Accordingly, the motion for summary judgment [ECF No. 80] is hereby granted.

So ordered.

FootNotes


1. That plaintiff is no longer incarcerated does not place his claims outside the scope of Heck because he was on probation and therefore "in custody" at the time this suit was filed. See Paulino v. Fischer, No. 9:12-CV-00076 TJM, 2013 WL 5230264, at *6 n.6 (N.D.N.Y. Sept. 16, 2013) (no exception to Heck when civil action was commenced while plaintiff was still incarcerated); Rosato v. New York Cty. Dist. Attorney's Office, No. 09 CIV. 3742 (DLC), 2009 WL 4790849, at *4 (S.D.N.Y. Dec. 14, 2009) (individual on probation is "in custody" for purposes of Heck).
2. See Adedeji v. Hoder, 935 F.Supp.2d 557, 567 (E.D.N.Y. 2013) (noting that once a suspect is in handcuffs, "even a minor use of force may be found to have been unreasonable"); Lemmo v.
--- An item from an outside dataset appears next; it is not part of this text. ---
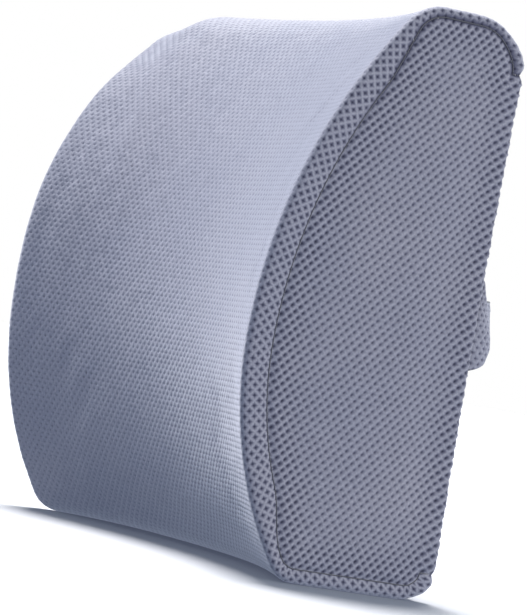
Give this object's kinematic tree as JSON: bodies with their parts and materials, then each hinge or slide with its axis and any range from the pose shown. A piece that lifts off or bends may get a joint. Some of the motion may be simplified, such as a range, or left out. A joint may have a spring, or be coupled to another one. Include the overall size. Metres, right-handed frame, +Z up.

McKoy, No. 08-CV-4264 RJD, 2011 WL 843974, at *7 (E.D.N.Y. Mar. 8, 2011) (denying summary judgment when alleged use of force was "entirely gratuitous" because plaintiff had been handcuffed and secured in a holding cell); see also Amnesty America v. Town of West Hartford, 361 F.3d at 123-24 (vacating grant of summary judgment when reasonable jury could find that "officers gratuitously inflicted pain in a manner that was not a reasonable response to the circumstances").